Однако затраты на разработку, скорее всего, будут еще ниже, поскольку нам не придется заходить настолько далеко и заниматься биоинженерным преобразованием реальных коров для доставки продукции в роботизированные доильные сараи. Мы уже можем строить системы ферментации, содержащие синтетические бактерии. Последние потребляют сложное органическое сырье и производят ценные и превосходящие нефтепродукты химические вещества. И мы видим надвигающееся будущее автономных роботов, перемещающихся на колесах или с помощью ног. Сочетание этих технологий полностью преобразует способ управления ресурсами и организацию производства.
Привет, коровборг
Представьте себе оснащенных модулями биообработки роботов, которые медленно бродят по лугам или восстановленным высокогорным пастбищам, потребляя различные растительные корма, перерабатывая их в самые разные продукты от топлива и химикатов до фармацевтических препаратов, а затем доставляя их на пункты сбора. Роботы могут выглядеть как коровы или просто как нынешнее автоматизированное спутниковое оборудование для сбора урожая, дополненное бродильными резервуарами. Эти гибридные «коровборги» — в сущности мобильные мини-пивзаводы — будут автономно распределенными платформами биотехнологического производства.
Какой бы ни стала окончательная форма этих созданий, мы будем использовать биологические компоненты, роботов или цифровые компьютеры там, где каждый вид лучше всего соответствует обстановке. Самое главное не в том, что пределы биологии будут расширяться за счет компьютеризации, а в том, что у обеих технологий, вследствие их влияния друг на друга, появятся новые направления.

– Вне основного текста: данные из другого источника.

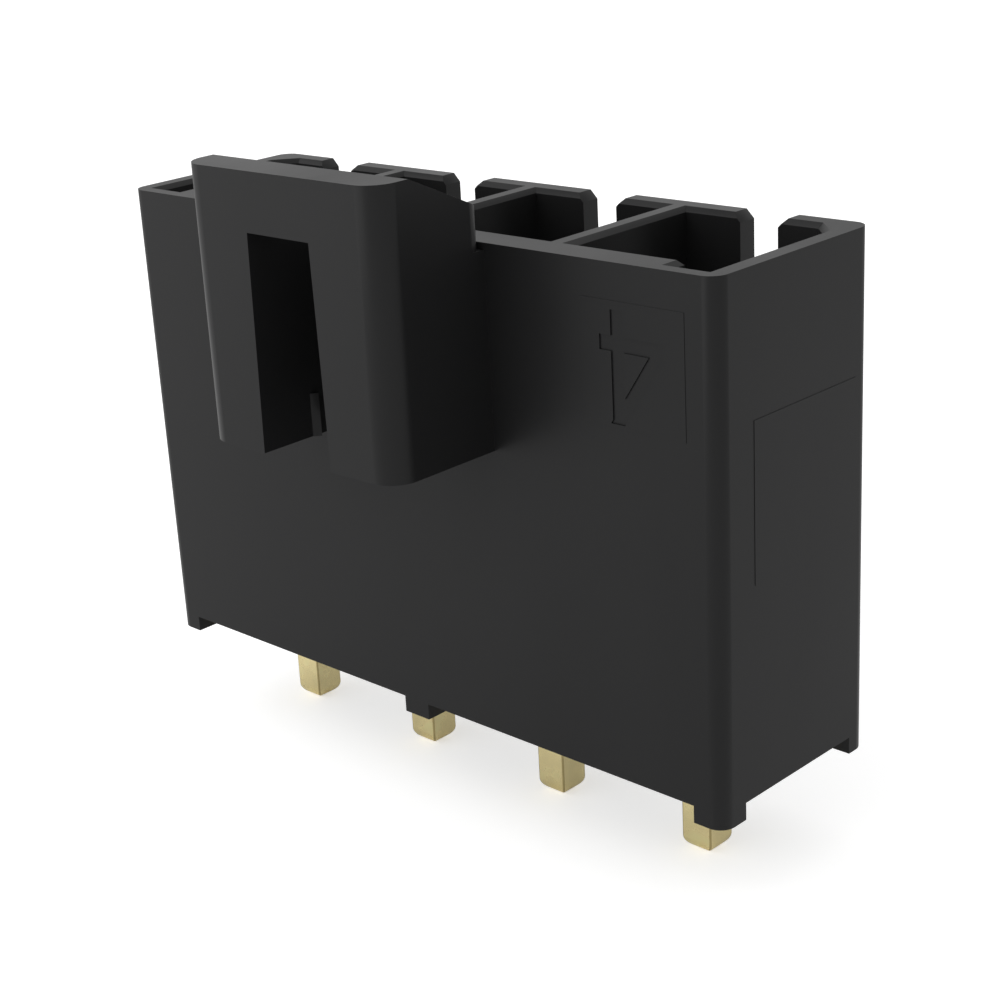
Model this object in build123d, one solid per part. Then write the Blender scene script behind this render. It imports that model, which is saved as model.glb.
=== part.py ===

Если это звучит как фантастика, вспомните, что в этой книге говорится о событиях, которые могут произойти в течение более трех грядущих десятилетий. Поскольку преимущества биотехнологий уже породили массовый спрос, а барьеры на пути к их реализации резко снизились, через 30 лет стоит ожидать, что экономика будет в значительной степени опираться на гибридные устройства, сочетающие в себе искусственно созданные биотические и абиотические части.

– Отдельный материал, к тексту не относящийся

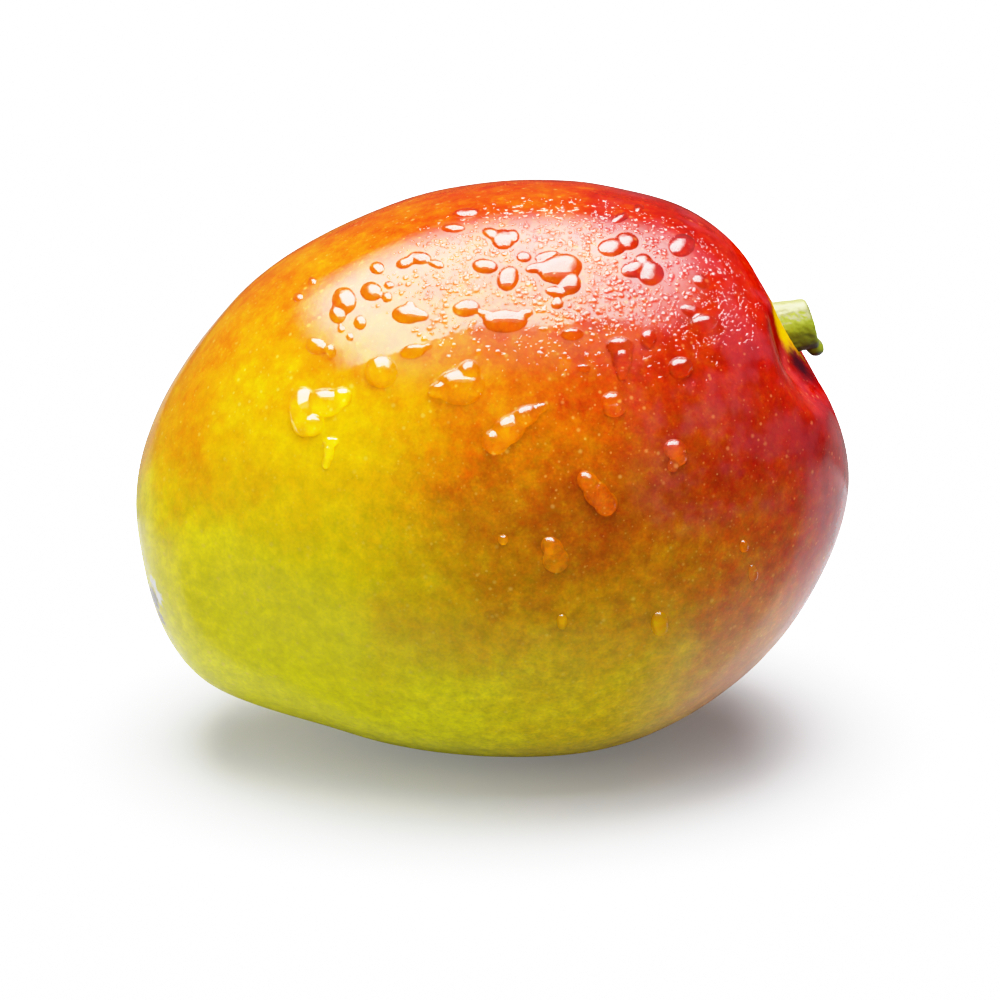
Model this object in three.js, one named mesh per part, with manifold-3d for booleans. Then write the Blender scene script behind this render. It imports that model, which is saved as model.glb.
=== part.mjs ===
// A ripe mango at rest on its belly, with the stub of its stem still on it.
// Millimetres, +Z up. +X runs from the apex to the stem end, and the X-Z plane halves the fruit
// between its two flat cheeks. The origin is at the bottom centre of the bounding box.
import * as THREE from "three";
import { mergeVertices } from "three/addons/utils/BufferGeometryUtils.js";
import Module from "manifold-3d";

// ---- Driving dimensions, in mm ------------------------------------------------------------
// The outline of the broad side, as [x, z] from the middle of the fruit. It starts under the
// stem, goes over the back to the scar at the apex, and returns along the belly.
const BACK_LINE = [
  [48.0, 25.5], // foot of the stem
  [33.5, 42.0],
  [17.0, 47.0],
  [-0.5, 47.5],
  [-19.0, 43.0],
  [-41.0, 30.0],
  [-57.0, 6.5],
];
const BELLY_LINE = [
  [-58.5, -14.5], // scar where the flower was
  [-49.5, -33.0],
  [-29.5, -41.5],
  [-10.0, -46.5],
  [21.0, -45.5],
  [45.5, -29.0],
  [57.5, -2.0],
];
// Thickness from cheek to cheek, as a share of the height at the same place.
const THICKNESS_SHARE = { stemEnd: 0.95, middle: 0.9, apex: 0.92 };
const CHEEK_SQUARENESS = 2.12; // 2 is a plain oval section; more makes the cheeks flatter
const LEAN = { stemEnd: -6.5, apex: -3 }; // both ends stand off the middle plane, to one cheek

const STEM_CAVITY = { depth: 3.2, radius: 8.5 }; // the hollow that the stem grows from
const STEM_CREASE = { depth: 2.2, away: 7, length: 5, width: 3 }; // fold under the stem
const APEX_HOLLOW = { depth: 0.7, radius: 8 }; // shallow dip around the scar
const APEX_SCAR = { depth: 0.9, length: 2.4, width: 1.3 };
const FLAT_SPOT_SAG = 0.8; // how far the flesh gives where the fruit rests

const STEM_TILT = THREE.MathUtils.degToRad(18); // above the horizontal
const STEM_LENGTH = 7.6;
const STEM_ROOT = 1.4; // how much of that length starts below the floor of the cavity
const STEM_CORNER = 1.6; // how much of each side the rounding of an edge takes
const STEM_TAPER = 0.95; // width of the cut end over width of the foot
const STEM_BEVEL = 0.7; // rounding of the cut end
// Section of the stem: [towards the far cheek, up], an uneven hexagon.
const STEM_SECTION = [
  [-4.0, 0.8],
  [-1.6, 4.2],
  [2.6, 3.9],
  [4.3, -0.6],
  [1.4, -4.2],
  [-3.1, -3.2],
];
const STEM_LIP = { radius: 1.5, up: -3.3, across: -0.8 }; // torn lip of bark at the cut end
const JOINT_GAP = 0.3; // between the stem and the skin it grows from

const RINGS = 56; // sections from the stem to the apex
const SIDES = 64; // points round each section
const RING_CROWDING = 0.08; // above 0 the sections stand closer together towards both ends

const SKIN_COLOUR = 0xd98a12;
const STEM_COLOUR = 0x7c9a1c;

// ---- Solids from meshes ---------------------------------------------------------------------
const wasm = await Module();
wasm.setup();

function solidOf(geometry) {
  const bare = geometry.clone();
  bare.deleteAttribute("normal");
  bare.deleteAttribute("uv");
  const merged = mergeVertices(bare, 1e-4);
  return new wasm.Manifold(
    new wasm.Mesh({
      numProp: 3,
      vertProperties: new Float32Array(merged.attributes.position.array),
      triVerts: new Uint32Array(merged.index.array),
    }),
  );
}

function geometryOf(solid) {
  const mesh = solid.getMesh();
  const geometry = new THREE.BufferGeometry();
  geometry.setAttribute("position", new THREE.BufferAttribute(mesh.vertProperties, 3));
  geometry.setIndex(new THREE.BufferAttribute(mesh.triVerts, 1));
  geometry.computeVertexNormals();
  return geometry;
}

// ---- Fruit ------------------------------------------------------------------------------------
const outline = new THREE.CatmullRomCurve3(
  [...BACK_LINE, ...BELLY_LINE].map(([x, z]) => new THREE.Vector3(x, 0, z)),
  true,
  "centripetal",
);
outline.arcLengthDivisions = 2000;

// The share of the outline's length that lies between the stem and a named point of it.
function shareOfOutline(pointIndex) {
  const lengths = outline.getLengths();
  const step = (lengths.length - 1) / outline.points.length;
  return lengths[Math.round(pointIndex * step)] / lengths.at(-1);
}
const SCAR_SHARE = shareOfOutline(BACK_LINE.length);

// How far the middle of a section stands off the plane, from the stem (0) to the apex (1).
function leanAt(t) {
  return LEAN.stemEnd * (1 - t) ** 3 + LEAN.apex * t ** 3;
}
const stemFoot = outline.getPointAt(0).setY(leanAt(0));
const scarPoint = outline.getPointAt(SCAR_SHARE).setY(leanAt(1));
const stemAxis = new THREE.Vector3(Math.cos(STEM_TILT), 0, Math.sin(STEM_TILT));
const stemUp = new THREE.Vector3(-Math.sin(STEM_TILT), 0, Math.cos(STEM_TILT));
const apexInwards = scarPoint.clone().setY(0).negate().normalize();
const apexAlong = new THREE.Vector3(-apexInwards.z, 0, apexInwards.x); // up the outline

// Thickness share at t, from the stem (0) to the apex (1): a parabola through the three.
function thicknessShare(t) {
  const { stemEnd, middle, apex } = THICKNESS_SHARE;
  return stemEnd * (1 - t) * (1 - 2 * t) + middle * 4 * t * (1 - t) + apex * t * (2 * t - 1);
}

function flattened(value) {
  return Math.sign(value) * Math.abs(value) ** (2 / CHEEK_SQUARENESS);
}

function bump(distance, reach) {
  return Math.exp(-((distance / reach) ** 2));
}

// Presses the hollows at both ends into a point of the smooth body.
function withHollows(point) {
  const fromStem = point.clone().sub(stemFoot);
  const cavity = STEM_CAVITY.depth * bump(fromStem.length(), STEM_CAVITY.radius);
  const below = -fromStem.dot(stemUp);
  const crease =
    STEM_CREASE.depth *
    bump(below - STEM_CREASE.away, STEM_CREASE.length) *
    bump(fromStem.y, STEM_CREASE.width) *
    bump(fromStem.dot(stemAxis), STEM_CAVITY.radius);
  const fromScar = point.clone().sub(scarPoint);
  const dip = APEX_HOLLOW.depth * bump(fromScar.length(), APEX_HOLLOW.radius);
  const scar =
    APEX_SCAR.depth *
    bump(fromScar.dot(apexAlong), APEX_SCAR.length) *
    bump(fromScar.y, APEX_SCAR.width) *
    bump(fromScar.dot(apexInwards), APEX_HOLLOW.radius);
  return point
    .clone()
    .addScaledVector(stemAxis, -(cavity + crease))
    .addScaledVector(apexInwards, dip + scar);
}

// One section of the fruit: an oval that touches the back line, the belly line and both cheeks.
function section(t) {
  const back = outline.getPointAt(t * SCAR_SHARE);
  const belly = outline.getPointAt(1 - t * (1 - SCAR_SHARE));
  const middle = back.clone().add(belly).multiplyScalar(0.5);
  const halfHeight = back.clone().sub(belly).multiplyScalar(0.5);
  const halfThickness = halfHeight.length() * thicknessShare(t);
  return Array.from({ length: SIDES }, (_, i) => {
    const turn = (i / SIDES) * 2 * Math.PI;
    const point = middle.clone().addScaledVector(halfHeight, flattened(Math.cos(turn)));
    point.y += leanAt(t) + halfThickness * flattened(Math.sin(turn));
    return withHollows(point);
  });
}

function fruitBody() {
  const points = [withHollows(stemFoot)];
  for (let ring = 1; ring < RINGS; ring += 1) {
    const even = ring / RINGS;
    points.push(...section(even - RING_CROWDING * Math.sin(2 * Math.PI * even)));
  }
  points.push(withHollows(scarPoint));

  const last = points.length - 1;
  const at = (ring, side) => 1 + (ring - 1) * SIDES + (side % SIDES);
  const faces = [];
  for (let side = 0; side < SIDES; side += 1) {
    faces.push(0, at(1, side + 1), at(1, side));
    for (let ring = 1; ring < RINGS - 1; ring += 1) {
      const [a, b] = [at(ring, side), at(ring, side + 1)];
      const [c, d] = [at(ring + 1, side), at(ring + 1, side + 1)];
      faces.push(a, b, c, b, d, c);
    }
    faces.push(last, at(RINGS - 1, side), at(RINGS - 1, side + 1));
  }
  const geometry = new THREE.BufferGeometry().setFromPoints(points);
  geometry.setIndex(faces);
  return geometry;
}

// The body with its underside cut off level, which leaves the flat spot that it rests on.
function fruitSolid() {
  const body = fruitBody();
  body.computeBoundingBox();
  const { min, max } = body.boundingBox;
  const size = max.clone().sub(min).multiplyScalar(2);
  const floor = new THREE.BoxGeometry(size.x, size.y, size.z);
  floor.translate(0, 0, min.z + FLAT_SPOT_SAG - size.z / 2);
  return solidOf(body).subtract(solidOf(floor));
}

// ---- Stem -------------------------------------------------------------------------------------
// A closed outline through the corners, each rounded by an arc that cuts off `cut` of each side.
function roundedOutline(corners, cut) {
  const shape = new THREE.Shape();
  corners.forEach((corner, i) => {
    const here = new THREE.Vector2(...corner);
    const before = new THREE.Vector2(...corners.at(i - 1));
    const after = new THREE.Vector2(...corners[(i + 1) % corners.length]);
    const start = here.clone().add(before.sub(here).setLength(cut));
    const end = here.clone().add(after.sub(here).setLength(cut));
    if (i === 0) shape.moveTo(start.x, start.y);
    else shape.lineTo(start.x, start.y);
    shape.quadraticCurveTo(here.x, here.y, end.x, end.y);
  });
  shape.closePath();
  return shape;
}

function stemSolid(fruit) {
  const stub = new THREE.ExtrudeGeometry(roundedOutline(STEM_SECTION, STEM_CORNER), {
    depth: STEM_LENGTH - STEM_BEVEL,
    steps: 6,
    curveSegments: 4,
    bevelThickness: STEM_BEVEL,
    bevelSize: STEM_BEVEL,
    bevelOffset: -STEM_BEVEL,
    bevelSegments: 3,
  });
  // Narrows towards the cut end.
  const position = stub.attributes.position;
  for (let i = 0; i < position.count; i += 1) {
    const width = 1 - (1 - STEM_TAPER) * (position.getZ(i) / STEM_LENGTH);
    position.setX(i, position.getX(i) * width);
    position.setY(i, position.getY(i) * width);
  }
  const lip = new THREE.SphereGeometry(STEM_LIP.radius, 16, 12);
  lip.translate(STEM_LIP.across, STEM_LIP.up, STEM_LENGTH - STEM_LIP.radius / 2);

  const foot = withHollows(stemFoot).addScaledVector(stemAxis, -STEM_ROOT);
  const across = new THREE.Vector3(0, 1, 0);
  const place = new THREE.Matrix4().makeBasis(across, stemUp, stemAxis).setPosition(foot);
  stub.applyMatrix4(place);
  lip.applyMatrix4(place);
  return solidOf(stub).add(solidOf(lip)).subtract(fruit);
}

// ---- Assembly ---------------------------------------------------------------------------------
const fruit = fruitSolid();
const stem = stemSolid(fruit);

const fruitMesh = new THREE.Mesh(
  geometryOf(fruit),
  new THREE.MeshStandardMaterial({ color: SKIN_COLOUR, roughness: 0.3, metalness: 0 }),
);
fruitMesh.name = "fruit";

const stemMesh = new THREE.Mesh(
  geometryOf(stem),
  new THREE.MeshStandardMaterial({ color: STEM_COLOUR, roughness: 0.5, metalness: 0 }),
);
stemMesh.name = "stem";
stemMesh.position.copy(stemAxis).multiplyScalar(JOINT_GAP);

const mango = new THREE.Group();
mango.add(fruitMesh, stemMesh);
const box = new THREE.Box3().setFromObject(mango, true);
const centre = box.getCenter(new THREE.Vector3());
mango.position.set(-centre.x, -centre.y, -box.min.z);

export default mango;
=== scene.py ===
# %% [markdown]
# # A wet mango on a white table
# This lesson dresses a packed mango: the fruit and the stub of its stem come from the packed
# model, and each gets a finer mesh and a finish of its own. Then the water goes on, as drops
# that are laid one by one and as a mist that is scattered by rule. A white table, an overhead
# softbox and a bright room behind light it.

import math
import random

import bpy
from mathutils import Matrix, Vector
from mathutils.bvhtree import BVHTree


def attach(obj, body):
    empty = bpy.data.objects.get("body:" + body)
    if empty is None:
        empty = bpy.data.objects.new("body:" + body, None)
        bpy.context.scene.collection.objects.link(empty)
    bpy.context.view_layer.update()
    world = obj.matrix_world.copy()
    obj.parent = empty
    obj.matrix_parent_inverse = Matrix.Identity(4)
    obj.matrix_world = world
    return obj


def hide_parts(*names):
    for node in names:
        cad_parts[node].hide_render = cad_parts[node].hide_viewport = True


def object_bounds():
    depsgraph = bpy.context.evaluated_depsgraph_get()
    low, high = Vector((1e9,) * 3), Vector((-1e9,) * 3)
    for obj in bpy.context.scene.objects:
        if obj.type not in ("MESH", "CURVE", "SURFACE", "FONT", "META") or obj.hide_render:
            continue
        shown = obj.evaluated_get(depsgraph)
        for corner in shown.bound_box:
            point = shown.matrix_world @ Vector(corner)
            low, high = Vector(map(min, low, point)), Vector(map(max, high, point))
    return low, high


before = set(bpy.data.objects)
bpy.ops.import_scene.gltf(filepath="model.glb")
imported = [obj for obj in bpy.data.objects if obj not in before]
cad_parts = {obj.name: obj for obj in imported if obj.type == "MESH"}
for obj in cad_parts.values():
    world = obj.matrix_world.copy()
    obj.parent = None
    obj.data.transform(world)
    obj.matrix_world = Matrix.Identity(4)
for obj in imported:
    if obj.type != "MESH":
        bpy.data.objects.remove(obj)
cad_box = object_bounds()
MM = 0.001
low, high = cad_box
middle = (low + high) / 2
half = (high - low) / 2
print("fruit and stem, in mm:", [round(side / MM, 1) for side in (high - low)])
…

Трудно предугадать, как именно будут выглядеть и что конкретно будут делать построенные в будущем артефакты. Но при взгляде вперед важно понимать: ограничения прошлого, не говоря о настоящем, исчезнут. Будущее будет определяться биологией не в том виде, в каком мы ее находим сегодня, а в том, который мы выстроим завтра.
Примечание
Я хотел бы поблагодарить Рика Вебринга, Сару Келлер, Эрика Карлсона, Спенсера Адлера и Стивена Олдрича за плодотворные беседы и сложные вопросы.